## BEGIN

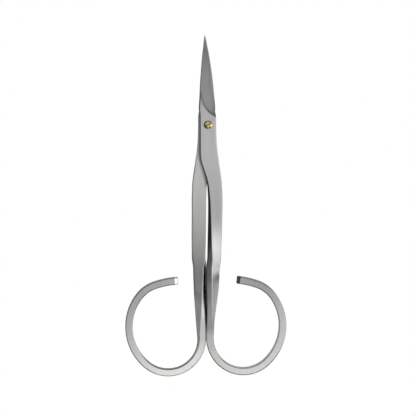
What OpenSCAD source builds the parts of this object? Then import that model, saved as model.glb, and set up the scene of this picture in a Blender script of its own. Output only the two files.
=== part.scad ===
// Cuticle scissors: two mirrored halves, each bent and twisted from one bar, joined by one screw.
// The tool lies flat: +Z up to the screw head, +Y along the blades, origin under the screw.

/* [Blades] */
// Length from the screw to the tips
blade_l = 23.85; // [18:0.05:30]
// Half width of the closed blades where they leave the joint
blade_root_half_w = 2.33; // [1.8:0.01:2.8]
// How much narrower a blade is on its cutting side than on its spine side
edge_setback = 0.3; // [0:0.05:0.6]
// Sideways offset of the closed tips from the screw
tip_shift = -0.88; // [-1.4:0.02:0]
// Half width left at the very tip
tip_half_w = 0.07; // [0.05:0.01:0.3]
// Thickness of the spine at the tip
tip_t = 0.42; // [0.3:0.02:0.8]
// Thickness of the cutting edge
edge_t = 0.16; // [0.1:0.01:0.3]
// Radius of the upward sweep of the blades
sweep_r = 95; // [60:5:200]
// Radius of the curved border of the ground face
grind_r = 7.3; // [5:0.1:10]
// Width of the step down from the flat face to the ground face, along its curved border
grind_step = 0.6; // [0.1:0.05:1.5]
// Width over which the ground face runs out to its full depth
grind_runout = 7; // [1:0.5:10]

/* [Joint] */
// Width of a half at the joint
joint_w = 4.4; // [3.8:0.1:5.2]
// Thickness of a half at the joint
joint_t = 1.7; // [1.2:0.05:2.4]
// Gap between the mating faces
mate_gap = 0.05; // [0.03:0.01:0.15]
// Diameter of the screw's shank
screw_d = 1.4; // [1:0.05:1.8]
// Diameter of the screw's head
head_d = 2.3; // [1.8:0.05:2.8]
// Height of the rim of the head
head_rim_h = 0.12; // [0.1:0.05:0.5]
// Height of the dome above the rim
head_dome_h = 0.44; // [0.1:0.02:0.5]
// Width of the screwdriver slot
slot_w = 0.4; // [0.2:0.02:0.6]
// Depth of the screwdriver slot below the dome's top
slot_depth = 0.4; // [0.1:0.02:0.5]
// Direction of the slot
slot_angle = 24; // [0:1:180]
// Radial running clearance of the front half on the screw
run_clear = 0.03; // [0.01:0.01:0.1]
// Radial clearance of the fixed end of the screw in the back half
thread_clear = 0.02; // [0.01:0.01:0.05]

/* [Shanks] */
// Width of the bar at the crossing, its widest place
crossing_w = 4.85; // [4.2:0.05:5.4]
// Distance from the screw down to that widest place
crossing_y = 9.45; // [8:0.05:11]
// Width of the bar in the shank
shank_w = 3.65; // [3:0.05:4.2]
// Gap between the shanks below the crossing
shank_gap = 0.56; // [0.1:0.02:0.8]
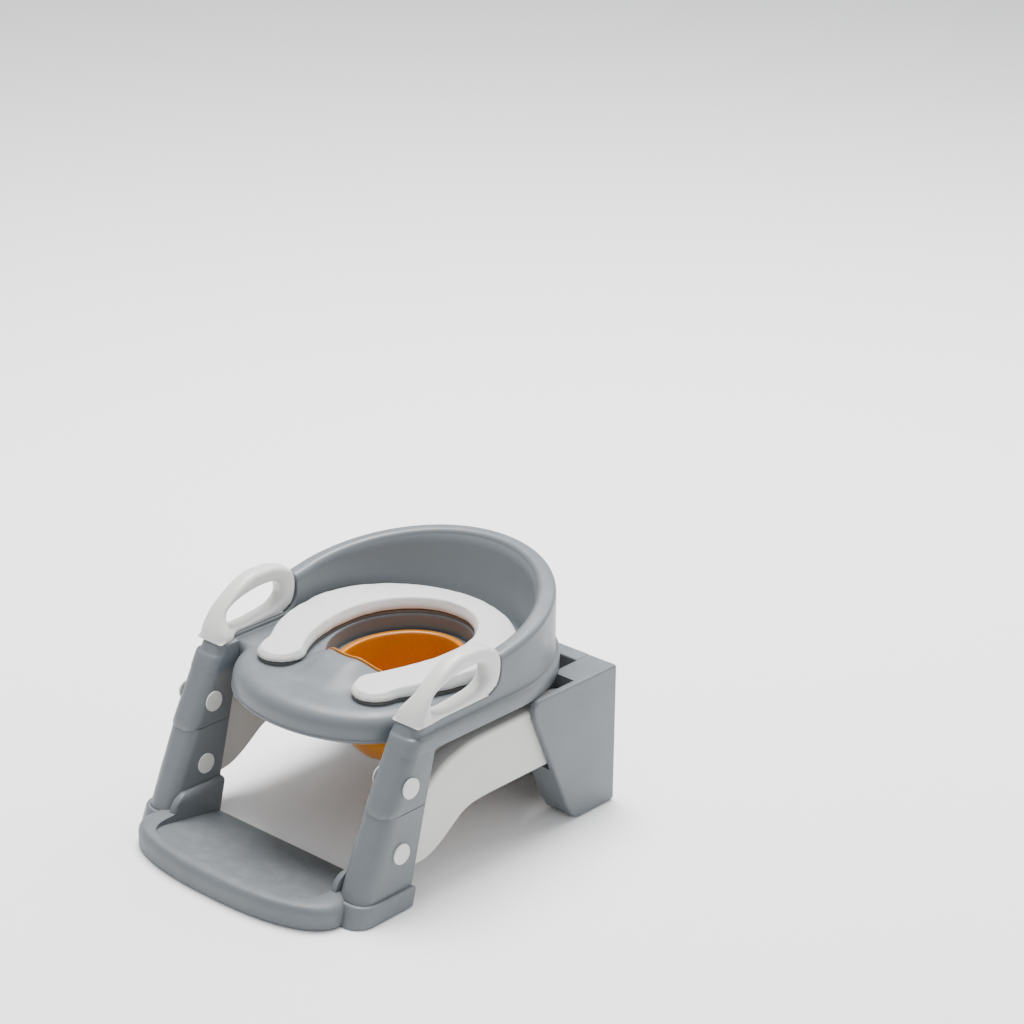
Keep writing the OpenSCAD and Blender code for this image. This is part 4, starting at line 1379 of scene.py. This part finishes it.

## END

Goal –
Go through the records. Copy each line where "scene" appears.

Correct answer –
What OpenSCAD source builds the parts of this object? Then import that model, saved as model.glb, and set up the scene of this picture in a Blender script of its own. Output only the two files.
Keep writing the OpenSCAD and Blender code for this image. This is part 4, starting at line 1379 of scene.py. This part finishes it.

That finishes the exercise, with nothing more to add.